Think in Terms of Product Line Rather Than Product
A corollary of Blue Ocean Strategy is to improve marketing efficiency and drastically reduce cost structure by thinking in terms of product line rather than product.
Doing so, marketing efforts are not wasted because of the failure of a particular offering.
For example, when Fred Weiss started his web site AllMath.com, a site devoted to math puzzles and exorcises, he met with limited success. He went on to start AllWords.com, which also had limited success. However, he struck it big when he started AllLottery.com, a provider of nationwide lottery data, partially due to the branding of the word “All.”
Another example is Black and Decker, the power tool company. Faced with increasing competition and unable to anticipate whether the market would demand electric drills or electric hammers etc. from year to year, they instead built a “meta” tool. A power tool platform which could easily be extended as an electric hammer or electric drill or any one of their tool line.
This meta-product approach, with its standardized parts and flexibility, gave Black and Decker a cost structure far superior to their competitors.
Blue ocean strategy applies across all types of industries from Consumer Product Goods to B2B, financial services, entertainment, IT, and even defense. New wealth is created by expanding the demand of the economy. The focus is making the right strategic moves and large R&D budgets are not the key to creating new market space. “Strategic move” is the set of managerial actions and decisions involved in making a major market-creating business offering and that have delivered products and services that opened and captured new market space, with a significant profitable growth. A good example in the auto industry is , GM created the blue ocean of emotional, stylized cars in 1920s, the Japanese created the blue ocean of small, gas efficient autos in the 1970s and the Chrysler created the blue ocean of minivans in the 1980s.
Among Indian brands, Tata motors is a notable brand in creating blue ocean strategy. Their plan to offer the Rs 1 lakh car is creating a new demand. To attract the Indian customers who are price, value conscious and those who intend to buy two wheelers. The main idea is create new segments in commercial passenger vehicles and extend its coverage of the entire spectrum of customer needs in mass transportation from the rural interiors to cities as well as the top-end luxury mass transportation segment.
The big “Blue Ocean” promise took over the business world, but also aroused a great wave of criticism, partially justified; with the strongest claim being that the text carries no novelty beyond Ted Levitt’s old differentiation directive, remolded with the trendy belief in the importance of innovation.
First, it talked about differentiation and innovation on the levels of strategy and business model, while most traditional occupation with differentiation and innovation has been focused on the level of products or brands. But more importantly, the Blue Ocean thinkers honed a major observation regarding the nature of business competition.
In sports competitions, competitors are compelled to completely defined rules while striving to achieve a superior result. In the business world, competitors also strive to achieve a better result of the same type: a larger share of the consumer’s wallet. However, the competition does not restrict participants to any specific actions. The contrary is true.

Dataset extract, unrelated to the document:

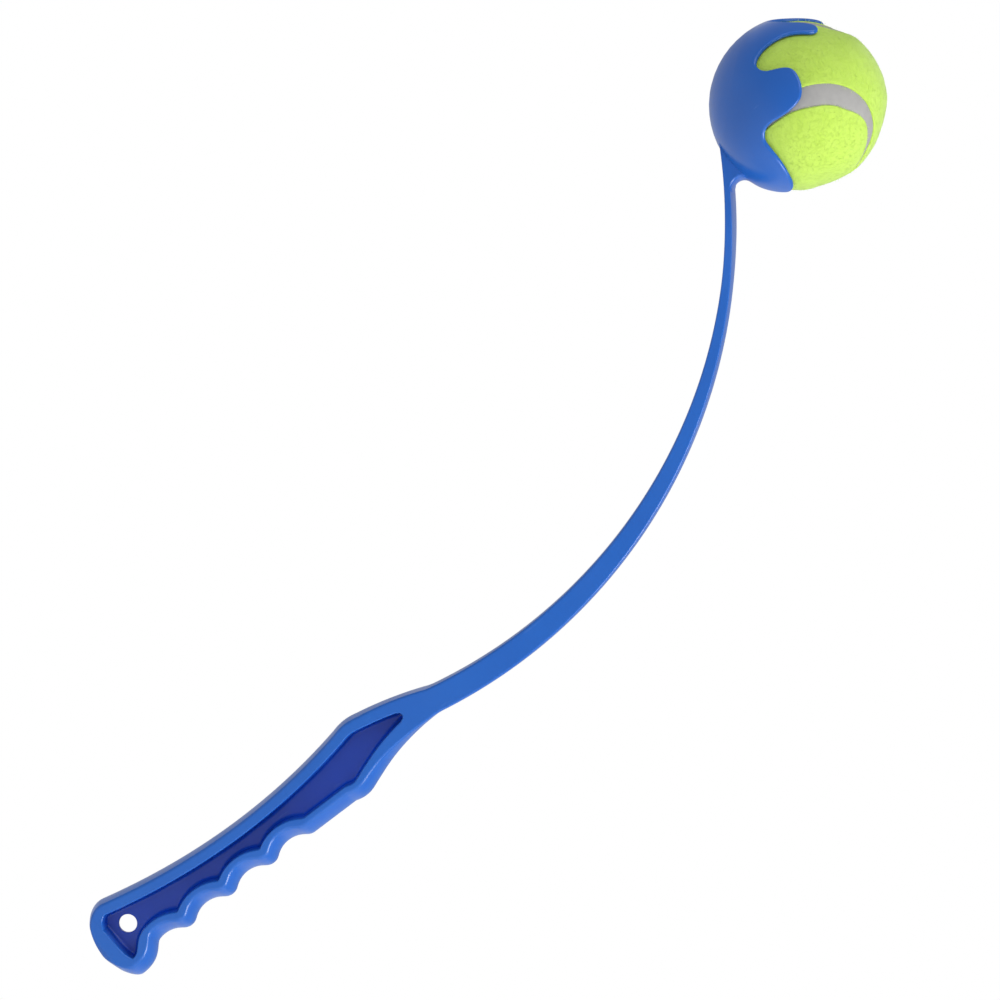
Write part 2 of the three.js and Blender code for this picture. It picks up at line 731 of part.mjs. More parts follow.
// Fills the last ring of a panel down to the line along the panel's middle.
function closeOnMiddle(positions, indices, first, radius, turned) {
  const base = positions.length / 3;
  const places = [];
  const lookup = seamTurns.map((turn) => {
    const point = feltMiddle(turn).multiplyScalar(radius);
    const found = places.findIndex((place) => place.distanceTo(point) < layerGap);
    if (found >= 0) {
      return base + found;
    }
    places.push(point);
    positions.push(point.x, point.y, point.z);
    return base + places.length - 1;
  });
  for (let j = 0; j < seamSteps; j += 1) {
    const next = (j + 1) % seamSteps;
    const faces = [[first + j, first + next, lookup[j]], [first + next, lookup[next], lookup[j]]];
    for (const face of faces) {
      if (new Set(face).size === 3) {
        indices.push(...(turned ? face.reverse() : face));
      }
    }
  }
}

// The rubber seam: a closed band between the two panels, slightly below the felt.
function seamBandGeometry() {
  const section = [
    ...bandOuterShares.map((share) => [share, ballRadius - seamSink]),
    ...bandInnerShares.map((share) => [share, feltInner]),
  ];
  const positions = [];
  const indices = [];
  seamTurns.forEach((turn, j) => {
    section.forEach(([share, radius], k) => {
      const point = besideSeam(turn, (share * seamWidth) / 2).multiplyScalar(radius);
      positions.push(point.x, point.y, point.z);
      const a = j * section.length + k;
      const b = j * section.length + ((k + 1) % section.length);
      const step = section.length;
      const wrap = (index) => index % (seamSteps * step);
      indices.push(a, b, wrap(a + step), b, wrap(b + step), wrap(a + step));
    });
  });
  return facingOut(positions, indices);
}

// Half of the rubber core: a hemispherical shell that stops just short of the cement line.
function coreHalfGeometry() {
  const profile = [];
  const angles = [...Array(coreRows + 1).keys()].map((row) => (Math.PI / 2) * (row / coreRows));
  for (const angle of angles) {
    profile.push(new THREE.Vector2(coreOuter * Math.cos(angle), coreOuter * Math.sin(angle)));
  }
  for (const angle of angles.toReversed()) {
    profile.push(new THREE.Vector2(coreInner * Math.cos(angle), coreInner * Math.sin(angle)));
  }
  profile.forEach((point) => point.setY(Math.max(point.y, cementLine / 2)));
  const ringOf = (point) => [...Array(coreColumns).keys()].map((column) => {
    const turn = (2 * Math.PI * column) / coreColumns;
    return new THREE.Vector3(point.x * Math.cos(turn), point.x * Math.sin(turn), point.y);
  });
  const outerRings = profile.slice(0, coreRows).toReversed().map(ringOf);
  const innerRings = profile.slice(coreRows + 2).toReversed().map(ringOf);
  return loftBetweenPoles(
    new THREE.Vector3(0, 0, coreOuter),
    [...outerRings, ...innerRings],
    new THREE.Vector3(0, 0, coreInner),
  );
}

function named(name, geometry, finish) {
  const mesh = new THREE.Mesh(geometry, new THREE.MeshStandardMaterial(finish));
  mesh.name = name;
  return mesh;
}

function tennisBall() {
  const ball = new THREE.Group();
  ball.setRotationFromEuler(ballTurn);
  const otherHalf = new THREE.Euler(Math.PI, 0, 0);
  ball.add(named('felt_panel_a', feltPanelGeometry(), feltYellow));
  const panelB = named('felt_panel_b', feltPanelGeometry(), feltYellow);
  panelB.setRotationFromEuler(otherHalf);
  ball.add(panelB);
  ball.add(named('seam_band', seamBandGeometry(), seamGrey));
  ball.add(named('ball_core_half_a', coreHalfGeometry(), coreGrey));
  const coreB = named('ball_core_half_b', coreHalfGeometry(), coreGrey);
  coreB.setRotationFromEuler(otherHalf);
  ball.add(coreB);
  return ball;
}

const thrower = new THREE.Group();
thrower.add(named('thrower', throwerGeometry(), wandBlue));
const head = new THREE.Group();
head.applyMatrix4(headFrame);
head.add(tennisBall());
thrower.add(head);
thrower.updateMatrixWorld(true);

export default thrower;
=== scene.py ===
import math

import bpy
from mathutils import Euler, Matrix, Vector, noise


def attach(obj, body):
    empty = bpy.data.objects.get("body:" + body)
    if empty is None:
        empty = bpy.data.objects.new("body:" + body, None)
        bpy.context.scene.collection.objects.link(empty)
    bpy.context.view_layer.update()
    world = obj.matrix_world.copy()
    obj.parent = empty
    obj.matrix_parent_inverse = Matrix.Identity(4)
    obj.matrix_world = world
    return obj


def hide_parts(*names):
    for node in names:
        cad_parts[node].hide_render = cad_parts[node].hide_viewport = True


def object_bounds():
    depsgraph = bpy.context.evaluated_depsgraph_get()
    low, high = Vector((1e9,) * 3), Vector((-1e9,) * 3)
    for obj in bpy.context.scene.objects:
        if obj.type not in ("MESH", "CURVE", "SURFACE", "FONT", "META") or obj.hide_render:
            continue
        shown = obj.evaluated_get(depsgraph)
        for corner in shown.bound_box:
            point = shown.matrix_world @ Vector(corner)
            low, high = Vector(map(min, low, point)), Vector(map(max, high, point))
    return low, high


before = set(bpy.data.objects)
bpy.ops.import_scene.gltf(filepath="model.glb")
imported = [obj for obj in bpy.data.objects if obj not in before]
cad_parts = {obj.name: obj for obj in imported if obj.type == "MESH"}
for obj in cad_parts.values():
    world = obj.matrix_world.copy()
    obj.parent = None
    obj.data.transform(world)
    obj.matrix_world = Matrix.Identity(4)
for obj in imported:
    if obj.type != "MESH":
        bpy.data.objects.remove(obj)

CAD_BOX = [list(corner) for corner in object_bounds()]
MM = 0.001

# Sizes of the ball and the cup, in millimetres
BALL_RADIUS = 32.0
FELT_THICKNESS = 2.4
FELT_EDGE_ROUND = 0.6
SEAM_WIDTH = 8.4
SEAM_SINK = 0.3
SEAM_CROWN = 0.25
SEAM_SHAPE = 0.785
BALL_TURN = Euler((-0.6661, 0.8268, 1.9335), "ZYX")
CUP_CLEARANCE = 0.4
CUP_WALL = 2.0
MOUTH_TILT = 21.35
NOTCH_ANGLE = 60.0
FINGER_TIP_ANGLE = 97.0
# Rings of the cup's plain back, as shares of the way from its pole to where the fingers begin
BACK_SHARE = 0.7
BACK_ROWS = (0.1, 0.25, 0.4, 0.55, 0.7, 0.85)
# Half of the crown's edge, from the notch opposite the shaft round to the notch above the shaft:
# the share of the half turn, and the share of the way from the deepest notch to the longest finger.
CROWN_EDGE = [
    (0, -0.02), (0.03, 0.01), (0.055, 0.09), (0.075, 0.18), (0.09, 0.285), (0.098, 0.39),
    (0.102, 0.5), (0.103, 0.62), (0.104, 0.74), (0.107, 0.84), (0.118, 0.91), (0.137, 0.937),
    (0.154, 0.9), (0.165, 0.81), (0.171, 0.69), (0.178, 0.57), (0.186, 0.465), (0.197, 0.372),
    (0.21, 0.284), (0.225, 0.2), (0.242, 0.124), (0.262, 0.056), (0.285, 0.002), (0.31, -0.034),
    (0.338, -0.022), (0.357, 0.08), (0.362, 0.195), (0.357, 0.305), (0.349, 0.41), (0.343, 0.515),
    (0.342, 0.618), (0.35, 0.71), (0.366, 0.785), (0.386, 0.85), (0.408, 0.895), (0.43, 0.915),
    (0.45, 0.905), (0.468, 0.868), (0.485, 0.815), (0.5, 0.755), (0.515, 0.685), (0.53, 0.608),
    (0.545, 0.525), (0.562, 0.45), (0.583, 0.4), (0.608, 0.387), (0.631, 0.42), (0.647, 0.492),
    (0.662, 0.572), (0.678, 0.65), (0.696, 0.728), (0.716, 0.798), (0.74, 0.866), (0.768, 0.926),
    (0.8, 0.98), (0.83, 1), (0.86, 0.99), (0.888, 0.935), (0.908, 0.81), (0.932, 0.61),
    (0.965, 0.42), (1, 0.35),
]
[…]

And yet, it is in this aspect exactly that Blue ocean Strategy is wrong and misleading, upon claiming that competition can be rendered irrelevant. Even in the case of Yellow Tail, which obviously turned many non-wine-consumers to active buyers, clearly when consumers are buying Yellow Tail they are buying other types of alcohol that they would have purchased in its absence. The prospect of raising demand infinitely simply does not exist. This is where the Blue Ocean Strategy finds its limitation. Since you always take sales away from someone (whether a direct or an indirect competitor), and being that you will always be surrounded by businesses striving to increase sales, once your Blue Ocean Strategy works, sooner or later someone will copy or even improve your already successful model.
After a while the first copycats will arise, competing on the very same value points as you. That’s completely normal; however it forces the entrepreneur to find a new strategy every several years.

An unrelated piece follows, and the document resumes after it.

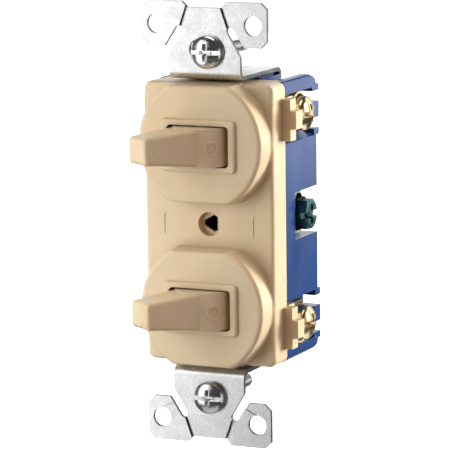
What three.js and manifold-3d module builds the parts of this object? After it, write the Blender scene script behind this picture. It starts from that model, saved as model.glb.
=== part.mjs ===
// Double toggle wall switch on one wrap-around yoke.
// Millimetres. +Z up, +X to the right seen from the front, the front faces -Y.
// Origin: midway between the two mounting screws, on the plane of the ears' rear faces.
import * as THREE from 'three';
import { mergeVertices } from 'three/addons/utils/BufferGeometryUtils.js';
import Module from 'manifold-3d';

const wasm = await Module();
wasm.setup();

// ---------------------------------------------------------------- driving dimensions
const DEG = Math.PI / 180;
const GAP = 0.3; // running gap between pieces that move past each other
const FIT = 0.15; // seat gap between pieces that are fixed together

const MOUNT_Z = 41.67; // mounting screws, 83.34 mm apart
const SWITCH_Z = 19.45; // centre of each toggle above or below the middle

const STRAP_T = 1.0;
const STRAP_HALF_W = 9.2; // neck, top run and back run
const STRAP_TOP_Z = 35.6; // outer face of the run over the body
const STRAP_BACK_Y = 23.0; // outer face of the back run
const BEND_IN = 1.0; // inner bend radius
const PLATE_TOP_Z = 51.6;
const EAR_TOP_Z = 53.05;
const EAR_LOW_Z = 42.35;
const EAR_X = 16.1;
const EAR_HOLE = { x: 12.55, z: 47.6, r: 2.33 };
const NOTCH_END = { x: 6.7, z: 46.2, r: 0.95 }; // round end of the gap between ear and plate
const SLOT_HALF = { w: 3.9, h: 2.5 }; // oblong mounting slot
const WEB_T = 0.4; // metal left under the break line of each ear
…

In other words, the most brilliant BOS will grant you with no more than a limited, relatively peaceful, period of time. Does this mellow promise of the BOS express maximal possible achievement? Naturally, you can guess that my answer is no. Introducing the Unfair Advantage. An UA is a situation in which you become unique and adored by your customers, while competitors do not imitated you.
Beyond the not so simple challenge of creating a differentiated value innovation, the critical question is: what can be done which is immune from imitations? Apparently the principle is simple as it is unexpected: when your innovation and differentiation are improving on benefits considered central to customers in your industry, fully expected from a product or service such as yours, then sooner or later imitations will mushroom, no matter how big your innovation. Why? Exactly because the benefit is considered relevant by your consumer. On the other hand, when your innovation and differentiation offer further benefits which are not considered relevant in your category, there is a good chance of avoiding imitations, even after years of success.
This kind of differentiation, when it manages to excite consumers, is that which creates the Unfair Advantage. Why will you not be imitated? Because what you offer is perceived by your competitors as weird, irrelevant, or overly-unique, such which is pointless to imitate. This is the big secret. This is your competitor’s trap.
There are two main types of Off Core Differentiation: Imported Benefits, and Peculiar Particularity. In many cases a combination of the two is being used.
The first type happens when you import a benefit which is important to consumers in other product categories, but are not considered relevant in yours. Umpqua Bank turned its branches into a unique combination of packaged goods stores, and community clubs, in order to provide consumers with benefits of a pleasant buying experience as well as a social neighborhood hangout, to which they go on a regular basis for various activities and social gatherings. Umpqua is today the largest independent bank in the Pacific Northwest, and it grew in 15 years from four to 120 branches, which is an imaginary growth rate in the banking industry. And the best part is that no one even tried to imitate them.
The other type is a unique style which is not typical to the category. Take Toblerone, the Swiss chocolate brand. It has been producing its triangular alp-summit look alike chocolate bars since 1908. No one has imitated them. The Body Shop chain has grown to 2,000 shops in 50 states, to become the second largest cosmetics chain in the world. It is an active crusader fighting for environment protection, underprivileged rights, human rights and animal rights, worldwide. It fine tunes its acquisition policy, employee volunteering requirements, marketing communication budgets etc, for serving these purposes. Again, no one has imitated them.